Origin and evolution

Jupiter's regular satellites are believed to have formed from a circumplanetary disk, a ring of accreting gas and solid debris analogous to a protoplanetary disk.^[3][4] They may be the remnants of a score of Galilean-mass satellites that formed early in Jupiter's history.^[3][5]

The relative masses of the Jovian moons. Those smaller than Europa are not visible at this scale, and combined would only be visible at 100× magnification.

Simulations suggest that, while the disk had a relatively high mass at any given moment, over time a substantial fraction (several tenths of a percent) of the mass of Jupiter captured from the Solar nebula was passed through it. However, only 2% the proto-disk mass of Jupiter is required to explain the existing satellites.^[3] Thus there may have been several generations of Galilean-mass satellites in Jupiter's early history. Each generation of moons might have spiraled into Jupiter, due to drag from the disk, with new moons then forming from the new debris captured from the Solar nebula.^[3] By the time the present (possibly fifth) generation formed, the disk had thinned to the point that it no longer greatly interfered with the moons' orbits.^[5] The current Galilean moons were still affected, falling into and being partially protected by an orbital resonance with each other, which still exists for Io, Europa, and Ganymede. Ganymede's larger mass means that it would have migrated inward at a faster rate than Europa or Io.^[3]

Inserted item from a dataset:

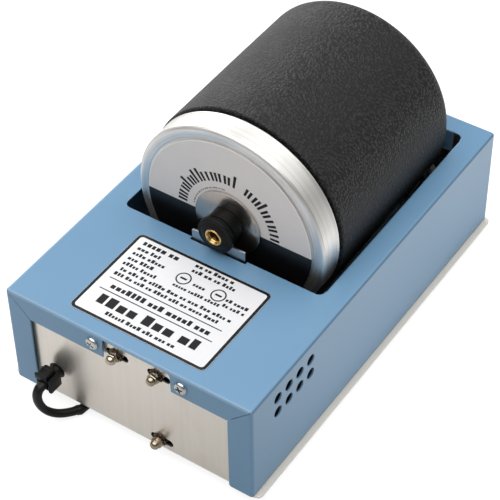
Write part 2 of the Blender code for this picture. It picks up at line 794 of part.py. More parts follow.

The outer, irregular moons are thought to have originated from captured asteroids, whereas the protolunar disk was still massive enough to absorb much of their momentum and thus capture them into orbit. Many broke up due to the mechanical stresses of capture, or afterward by collisions with other small bodies, producing the moons we see today.^[6]

Discovery

Jupiter and the Galilean moons through a 25 cm (10 in) Meade LX200 telescope

The Galilean moons. From left to right, in order of increasing distance from Jupiter: Io, Europa, Ganymede, Callisto

The Galilean moons and their orbits around Jupiter

The first claimed observation of one of Jupiter's moons is that of Chinese astronomer Gan De around 364 BC.^[7] However, the first certain observations of Jupiter's satellites were those of Galileo Galilei in 1609.^[8] By January 1610, he had sighted the four massive Galilean moons with his 30× magnification telescope, and he published his results in March 1610.^[9] Simon Marius had independently discovered them one day after Galileo, though he did not publish his book on the subject until 1614, and the names Marius assigned are used today: Ganymede, Callisto, Io, and Europa.^[10] No additional satellites were discovered until E. E. Barnard observed Amalthea in 1892.^[11] With the aid of telescopic photography, further discoveries followed quickly over the course of the twentieth century. Himalia was discovered in 1904,^[12] Elara in 1905,^[13] Pasiphaë in 1908,^[14] Sinope in 1914,^[15] Lysithea and Carme in 1938,^[16] Ananke in 1951,^[17] and Leda in 1974.^[18] By the time that Voyager space probes reached Jupiter around 1979, 13 moons had been discovered, not including Themisto which had been observed in 1975,^[19] but was lost until 2000 due to insufficient initial observation data. The Voyager spacecraft discovered an additional three inner moons in 1979: Metis, Adrastea, and Thebe.^[20]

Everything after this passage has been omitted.